One in five people who died in bicycle accidents in New York City had alcohol present in their bodies at the time of their fatal crash, the New York Times reported April 9.
Researchers who reviewed autopsy reports found that 21 percent of New York City bicyclists who died within three hours of their accidents had alcohol in their system. The researchers drew on data from the New York City Department of Health and Mental Hygiene regarding bicycling accidents in the city between 1996 and 2005.
Six percent of drivers involved in fatal crashes with bicycles were under the influence of alcohol.
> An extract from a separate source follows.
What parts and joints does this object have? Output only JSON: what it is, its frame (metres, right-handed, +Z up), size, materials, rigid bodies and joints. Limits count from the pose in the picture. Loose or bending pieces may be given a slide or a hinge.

Researcher Catherine Stayton, director of the health department's injury epidemiology unit, warned that the data was limited due to how the body metabolizes alcohol. Of 225 bicycle fatalities, only 176 victims were tested for alcohol, and of these, only 84 cases involved bicyclists who died within three hours. Tests for alcohol conducted more than three hours after the crash were not considered valid.
“It's a no-brainer to be sober when you ride in New York City,” said Wiley Norvell, a spokesman for Transportation Alternatives, a transit advocacy group. “Being alert and conscious of everyone else on the road is the best protection a bicyclist has, and biking while impaired makes our already dangerous streets an even greater risk.”
The data also showed that only 3 percent of bicyclists who died were wearing helmets, and that 92 percent of deaths involved a moving motor vehicle ; only one of the latter accidents took place in a bicycle lane.
The study was published April 2, 2009 in the journal Traffic Injury Prevention.